## Begin Input records

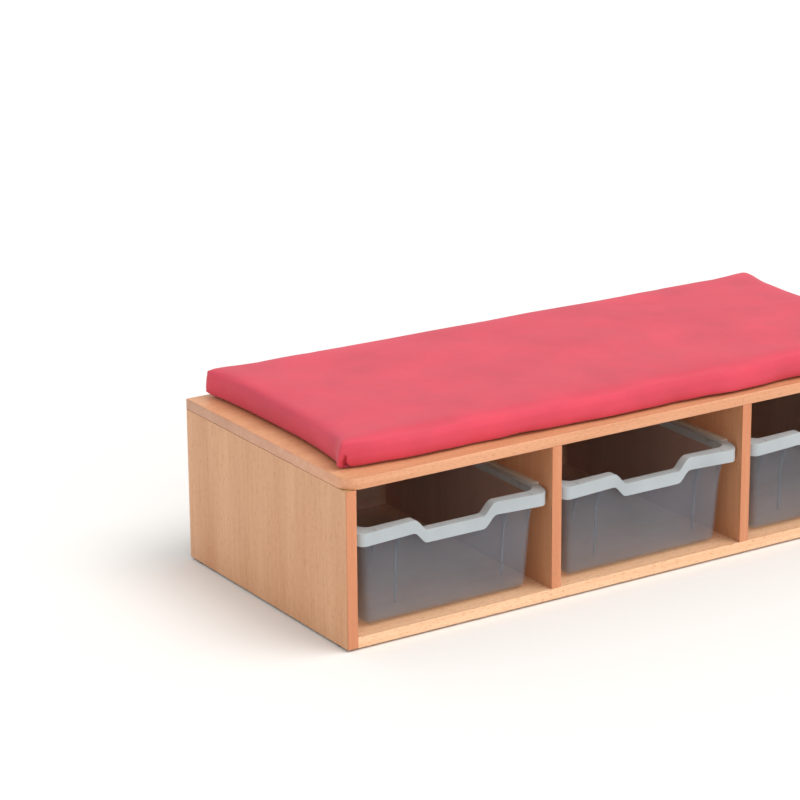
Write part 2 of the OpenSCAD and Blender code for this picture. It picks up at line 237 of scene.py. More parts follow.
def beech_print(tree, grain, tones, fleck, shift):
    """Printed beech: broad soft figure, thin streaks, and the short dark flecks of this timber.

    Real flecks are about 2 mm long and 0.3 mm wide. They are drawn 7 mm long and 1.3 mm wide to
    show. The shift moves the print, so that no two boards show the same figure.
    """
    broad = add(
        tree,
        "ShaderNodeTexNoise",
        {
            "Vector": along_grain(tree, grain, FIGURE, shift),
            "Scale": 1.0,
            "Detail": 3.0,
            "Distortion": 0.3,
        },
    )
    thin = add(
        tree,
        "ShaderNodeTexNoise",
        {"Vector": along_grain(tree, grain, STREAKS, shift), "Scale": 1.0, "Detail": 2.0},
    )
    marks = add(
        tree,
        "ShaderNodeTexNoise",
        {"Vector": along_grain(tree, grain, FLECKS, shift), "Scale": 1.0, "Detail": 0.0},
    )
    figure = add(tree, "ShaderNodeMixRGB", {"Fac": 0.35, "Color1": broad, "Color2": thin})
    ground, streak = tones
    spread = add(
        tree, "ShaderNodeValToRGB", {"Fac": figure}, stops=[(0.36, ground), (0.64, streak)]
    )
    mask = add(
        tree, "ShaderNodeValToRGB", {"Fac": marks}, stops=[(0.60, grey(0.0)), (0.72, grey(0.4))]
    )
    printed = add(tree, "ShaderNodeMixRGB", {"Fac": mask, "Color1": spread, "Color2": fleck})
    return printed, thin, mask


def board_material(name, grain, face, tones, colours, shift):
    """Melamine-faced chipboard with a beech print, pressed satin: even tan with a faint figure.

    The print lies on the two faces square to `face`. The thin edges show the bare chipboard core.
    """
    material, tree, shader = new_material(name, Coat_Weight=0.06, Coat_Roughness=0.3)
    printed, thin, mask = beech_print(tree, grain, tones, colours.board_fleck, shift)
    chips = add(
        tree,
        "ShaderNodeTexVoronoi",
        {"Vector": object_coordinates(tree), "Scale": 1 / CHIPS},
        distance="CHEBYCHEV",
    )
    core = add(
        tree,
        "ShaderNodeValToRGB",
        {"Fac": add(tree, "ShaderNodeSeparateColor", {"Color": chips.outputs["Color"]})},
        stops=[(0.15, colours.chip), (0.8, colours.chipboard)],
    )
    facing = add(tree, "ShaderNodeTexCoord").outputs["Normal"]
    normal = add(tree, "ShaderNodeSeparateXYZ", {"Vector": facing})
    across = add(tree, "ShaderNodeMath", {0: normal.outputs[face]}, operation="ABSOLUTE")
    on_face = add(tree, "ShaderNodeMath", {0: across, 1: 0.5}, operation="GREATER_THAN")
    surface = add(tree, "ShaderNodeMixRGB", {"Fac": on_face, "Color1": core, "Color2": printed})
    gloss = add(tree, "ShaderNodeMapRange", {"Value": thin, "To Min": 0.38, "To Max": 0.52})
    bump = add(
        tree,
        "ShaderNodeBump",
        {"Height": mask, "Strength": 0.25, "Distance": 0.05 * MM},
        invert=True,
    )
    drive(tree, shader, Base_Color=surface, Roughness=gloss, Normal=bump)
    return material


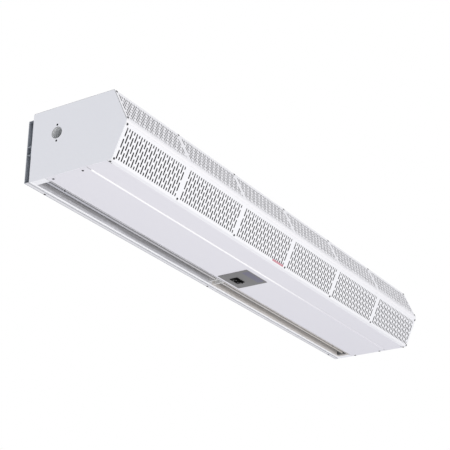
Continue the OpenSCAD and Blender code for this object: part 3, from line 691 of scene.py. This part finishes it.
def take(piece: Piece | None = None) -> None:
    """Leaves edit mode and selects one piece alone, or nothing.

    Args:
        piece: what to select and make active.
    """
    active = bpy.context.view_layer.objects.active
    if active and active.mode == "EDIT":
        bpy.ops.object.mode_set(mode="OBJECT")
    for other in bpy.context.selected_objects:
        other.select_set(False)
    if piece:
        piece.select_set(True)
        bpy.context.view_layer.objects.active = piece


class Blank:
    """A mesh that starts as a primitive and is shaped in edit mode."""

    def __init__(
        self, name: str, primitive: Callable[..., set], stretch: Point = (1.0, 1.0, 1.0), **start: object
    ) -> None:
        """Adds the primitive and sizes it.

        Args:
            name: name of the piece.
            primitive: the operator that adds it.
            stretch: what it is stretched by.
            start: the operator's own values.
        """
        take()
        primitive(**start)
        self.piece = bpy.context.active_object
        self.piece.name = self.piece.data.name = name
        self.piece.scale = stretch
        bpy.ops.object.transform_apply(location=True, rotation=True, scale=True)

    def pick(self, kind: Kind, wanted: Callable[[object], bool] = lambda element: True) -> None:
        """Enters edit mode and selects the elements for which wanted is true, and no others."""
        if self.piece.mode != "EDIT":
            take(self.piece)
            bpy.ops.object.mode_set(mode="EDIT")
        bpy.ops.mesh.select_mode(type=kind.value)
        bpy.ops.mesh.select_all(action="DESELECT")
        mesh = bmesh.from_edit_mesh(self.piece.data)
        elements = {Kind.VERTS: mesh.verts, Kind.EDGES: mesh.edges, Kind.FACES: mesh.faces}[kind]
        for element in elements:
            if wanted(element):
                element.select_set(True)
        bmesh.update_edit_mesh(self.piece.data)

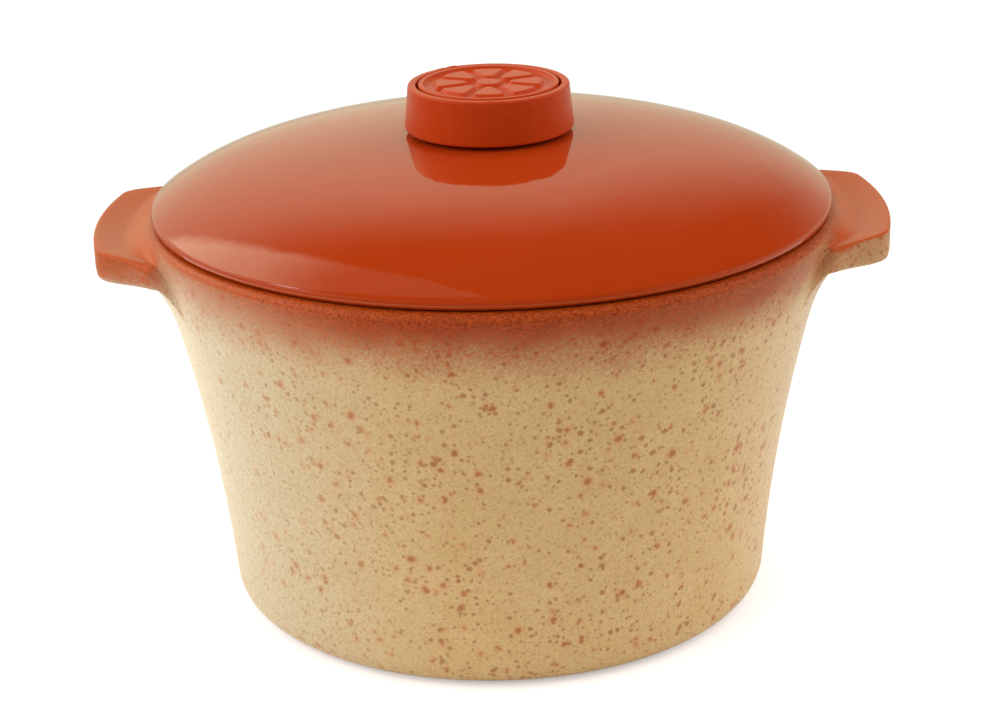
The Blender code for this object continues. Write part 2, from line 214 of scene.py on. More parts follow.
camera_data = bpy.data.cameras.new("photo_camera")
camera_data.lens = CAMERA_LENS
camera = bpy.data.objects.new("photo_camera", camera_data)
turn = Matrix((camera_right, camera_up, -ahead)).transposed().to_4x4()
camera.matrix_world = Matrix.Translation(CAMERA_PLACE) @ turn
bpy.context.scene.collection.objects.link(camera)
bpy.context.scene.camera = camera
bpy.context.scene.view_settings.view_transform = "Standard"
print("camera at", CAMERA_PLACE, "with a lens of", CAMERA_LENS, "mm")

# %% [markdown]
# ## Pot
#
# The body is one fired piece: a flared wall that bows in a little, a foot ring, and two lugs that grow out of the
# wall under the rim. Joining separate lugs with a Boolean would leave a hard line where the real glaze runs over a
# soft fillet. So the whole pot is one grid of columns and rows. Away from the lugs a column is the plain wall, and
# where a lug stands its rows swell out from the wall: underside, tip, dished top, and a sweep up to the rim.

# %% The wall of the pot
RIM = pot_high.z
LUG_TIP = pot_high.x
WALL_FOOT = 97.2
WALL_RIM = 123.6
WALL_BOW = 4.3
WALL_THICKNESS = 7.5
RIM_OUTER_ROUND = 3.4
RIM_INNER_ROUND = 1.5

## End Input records
## Begin Input records

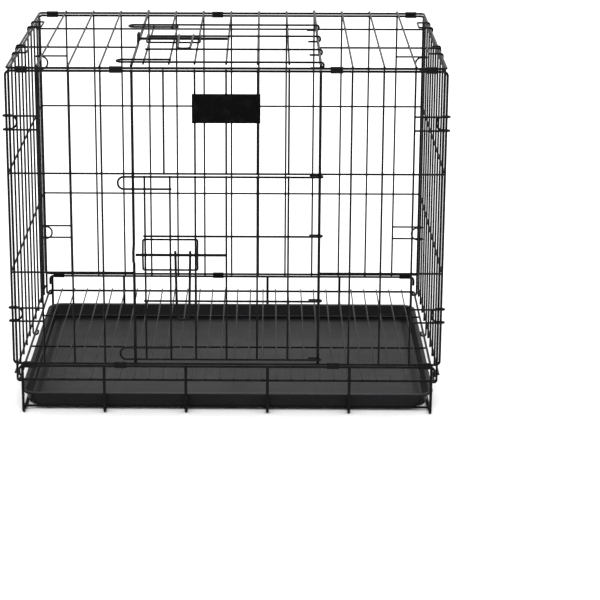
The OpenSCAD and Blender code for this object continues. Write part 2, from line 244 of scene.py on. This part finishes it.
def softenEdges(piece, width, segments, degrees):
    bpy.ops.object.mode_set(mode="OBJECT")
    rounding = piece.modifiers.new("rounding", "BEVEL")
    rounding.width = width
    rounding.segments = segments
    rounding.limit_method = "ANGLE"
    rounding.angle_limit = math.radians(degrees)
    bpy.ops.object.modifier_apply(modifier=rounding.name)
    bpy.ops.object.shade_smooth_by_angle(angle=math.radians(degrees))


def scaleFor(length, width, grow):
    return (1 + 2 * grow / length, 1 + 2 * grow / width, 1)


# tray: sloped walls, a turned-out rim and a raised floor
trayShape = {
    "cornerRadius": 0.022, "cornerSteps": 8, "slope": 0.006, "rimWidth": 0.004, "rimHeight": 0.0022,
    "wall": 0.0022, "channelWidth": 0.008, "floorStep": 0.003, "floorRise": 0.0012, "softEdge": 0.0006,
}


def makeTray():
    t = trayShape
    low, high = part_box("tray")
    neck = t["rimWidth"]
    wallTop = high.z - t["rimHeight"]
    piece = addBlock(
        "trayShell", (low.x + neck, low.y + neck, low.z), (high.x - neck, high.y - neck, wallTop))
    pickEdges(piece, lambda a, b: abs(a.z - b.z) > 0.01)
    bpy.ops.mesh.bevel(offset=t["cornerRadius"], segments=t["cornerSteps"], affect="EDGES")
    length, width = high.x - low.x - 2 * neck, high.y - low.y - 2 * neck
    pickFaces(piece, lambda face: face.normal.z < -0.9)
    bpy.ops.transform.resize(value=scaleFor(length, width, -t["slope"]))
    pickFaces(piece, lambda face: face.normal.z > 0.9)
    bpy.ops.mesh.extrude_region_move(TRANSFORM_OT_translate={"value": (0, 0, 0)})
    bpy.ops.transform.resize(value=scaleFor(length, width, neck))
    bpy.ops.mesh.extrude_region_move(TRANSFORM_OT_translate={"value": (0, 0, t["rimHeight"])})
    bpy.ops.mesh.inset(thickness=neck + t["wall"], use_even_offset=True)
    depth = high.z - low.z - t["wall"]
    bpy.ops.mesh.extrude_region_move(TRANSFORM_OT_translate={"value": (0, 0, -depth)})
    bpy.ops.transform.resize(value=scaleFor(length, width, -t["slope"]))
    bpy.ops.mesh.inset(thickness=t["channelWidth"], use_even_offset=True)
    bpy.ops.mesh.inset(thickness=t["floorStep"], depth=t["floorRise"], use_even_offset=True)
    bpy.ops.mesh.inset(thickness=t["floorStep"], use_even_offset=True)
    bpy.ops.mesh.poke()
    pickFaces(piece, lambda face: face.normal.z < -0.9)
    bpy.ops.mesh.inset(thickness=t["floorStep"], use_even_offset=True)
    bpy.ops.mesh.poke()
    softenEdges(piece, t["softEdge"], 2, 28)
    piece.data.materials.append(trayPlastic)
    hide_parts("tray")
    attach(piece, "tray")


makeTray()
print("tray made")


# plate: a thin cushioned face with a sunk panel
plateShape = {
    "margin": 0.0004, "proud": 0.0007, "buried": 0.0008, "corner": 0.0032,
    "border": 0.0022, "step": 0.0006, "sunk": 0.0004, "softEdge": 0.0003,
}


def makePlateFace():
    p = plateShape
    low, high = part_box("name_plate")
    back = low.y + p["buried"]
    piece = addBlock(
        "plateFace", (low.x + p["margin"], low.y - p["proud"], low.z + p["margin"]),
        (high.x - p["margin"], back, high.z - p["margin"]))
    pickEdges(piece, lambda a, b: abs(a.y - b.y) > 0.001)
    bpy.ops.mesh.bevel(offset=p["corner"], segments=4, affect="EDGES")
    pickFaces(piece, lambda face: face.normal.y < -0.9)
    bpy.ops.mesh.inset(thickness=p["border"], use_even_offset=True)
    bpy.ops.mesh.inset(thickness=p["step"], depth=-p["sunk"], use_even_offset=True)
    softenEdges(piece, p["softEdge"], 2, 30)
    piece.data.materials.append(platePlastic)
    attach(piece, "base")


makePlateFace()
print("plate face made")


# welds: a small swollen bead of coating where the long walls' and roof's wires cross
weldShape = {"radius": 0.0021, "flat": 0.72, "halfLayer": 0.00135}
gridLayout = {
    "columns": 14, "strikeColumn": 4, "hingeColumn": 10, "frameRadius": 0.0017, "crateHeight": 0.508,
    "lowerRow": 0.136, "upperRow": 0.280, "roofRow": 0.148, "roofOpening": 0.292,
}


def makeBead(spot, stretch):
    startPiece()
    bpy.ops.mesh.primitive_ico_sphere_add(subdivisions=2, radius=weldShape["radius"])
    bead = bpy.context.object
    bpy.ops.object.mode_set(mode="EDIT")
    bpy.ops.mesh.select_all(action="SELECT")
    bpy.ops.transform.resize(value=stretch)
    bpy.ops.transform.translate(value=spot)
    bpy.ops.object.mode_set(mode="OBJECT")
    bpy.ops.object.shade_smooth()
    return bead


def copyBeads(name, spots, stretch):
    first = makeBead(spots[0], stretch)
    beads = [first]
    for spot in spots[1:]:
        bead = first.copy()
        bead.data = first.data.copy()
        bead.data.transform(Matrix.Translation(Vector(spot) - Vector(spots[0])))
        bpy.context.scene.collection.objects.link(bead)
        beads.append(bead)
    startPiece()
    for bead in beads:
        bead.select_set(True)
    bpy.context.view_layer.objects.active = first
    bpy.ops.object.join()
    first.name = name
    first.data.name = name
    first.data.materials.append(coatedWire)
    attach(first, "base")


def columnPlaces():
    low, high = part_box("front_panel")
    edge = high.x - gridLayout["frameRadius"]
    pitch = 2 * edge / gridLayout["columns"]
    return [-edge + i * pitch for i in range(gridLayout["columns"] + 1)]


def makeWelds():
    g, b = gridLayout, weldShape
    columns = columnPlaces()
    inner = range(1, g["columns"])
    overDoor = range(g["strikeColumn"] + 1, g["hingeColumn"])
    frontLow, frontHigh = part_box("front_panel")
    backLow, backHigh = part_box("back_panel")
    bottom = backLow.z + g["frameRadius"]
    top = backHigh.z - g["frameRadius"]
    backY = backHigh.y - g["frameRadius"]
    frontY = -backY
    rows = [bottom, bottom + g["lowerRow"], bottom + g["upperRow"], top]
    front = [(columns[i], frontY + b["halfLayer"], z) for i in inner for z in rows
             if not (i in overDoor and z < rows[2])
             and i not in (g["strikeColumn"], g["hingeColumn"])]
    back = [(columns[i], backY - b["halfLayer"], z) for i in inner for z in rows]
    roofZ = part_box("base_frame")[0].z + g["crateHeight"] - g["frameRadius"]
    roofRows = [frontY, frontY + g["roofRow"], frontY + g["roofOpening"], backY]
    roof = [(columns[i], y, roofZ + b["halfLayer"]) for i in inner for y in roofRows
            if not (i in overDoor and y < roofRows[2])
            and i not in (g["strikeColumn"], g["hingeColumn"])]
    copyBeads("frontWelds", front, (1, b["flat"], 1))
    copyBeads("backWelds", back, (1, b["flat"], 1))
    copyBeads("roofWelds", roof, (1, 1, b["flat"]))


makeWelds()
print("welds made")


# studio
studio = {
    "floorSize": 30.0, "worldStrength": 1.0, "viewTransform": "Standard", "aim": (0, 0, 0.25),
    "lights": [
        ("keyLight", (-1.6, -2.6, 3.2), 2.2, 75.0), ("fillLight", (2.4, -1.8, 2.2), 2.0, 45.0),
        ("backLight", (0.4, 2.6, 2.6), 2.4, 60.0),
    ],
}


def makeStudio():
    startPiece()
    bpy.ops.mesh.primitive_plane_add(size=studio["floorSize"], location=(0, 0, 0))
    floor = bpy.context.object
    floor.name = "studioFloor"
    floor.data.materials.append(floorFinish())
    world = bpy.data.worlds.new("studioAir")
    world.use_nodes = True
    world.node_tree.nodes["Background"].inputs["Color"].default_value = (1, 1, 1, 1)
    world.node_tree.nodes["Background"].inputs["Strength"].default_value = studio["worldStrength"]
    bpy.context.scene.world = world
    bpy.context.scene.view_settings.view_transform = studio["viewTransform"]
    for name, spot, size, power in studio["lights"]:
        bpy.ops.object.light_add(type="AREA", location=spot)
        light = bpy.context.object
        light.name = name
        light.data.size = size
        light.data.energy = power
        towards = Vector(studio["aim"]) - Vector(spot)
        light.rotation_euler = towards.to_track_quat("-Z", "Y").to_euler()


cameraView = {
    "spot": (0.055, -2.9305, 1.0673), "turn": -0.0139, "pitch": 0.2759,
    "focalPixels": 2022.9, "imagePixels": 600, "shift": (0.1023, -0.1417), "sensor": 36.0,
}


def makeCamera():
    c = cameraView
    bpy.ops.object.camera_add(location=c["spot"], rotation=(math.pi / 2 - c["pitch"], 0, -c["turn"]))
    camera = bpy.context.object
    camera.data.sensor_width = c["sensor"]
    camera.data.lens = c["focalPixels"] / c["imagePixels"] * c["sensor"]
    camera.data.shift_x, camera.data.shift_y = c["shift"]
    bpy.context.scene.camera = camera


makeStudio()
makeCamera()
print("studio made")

## End Input records

» Exercise
Print, from the entries above, the line with "The OpenSCAD and Blender code for this object continues.", the line with "return (1 +" and all lines between them, exactly and with nothing else.

» Final result
The OpenSCAD and Blender code for this object continues. Write part 2, from line 244 of scene.py on. This part finishes it.
def softenEdges(piece, width, segments, degrees):
    bpy.ops.object.mode_set(mode="OBJECT")
    rounding = piece.modifiers.new("rounding", "BEVEL")
    rounding.width = width
    rounding.segments = segments
    rounding.limit_method = "ANGLE"
    rounding.angle_limit = math.radians(degrees)
    bpy.ops.object.modifier_apply(modifier=rounding.name)
    bpy.ops.object.shade_smooth_by_angle(angle=math.radians(degrees))


def scaleFor(length, width, grow):
    return (1 + 2 * grow / length, 1 + 2 * grow / width, 1)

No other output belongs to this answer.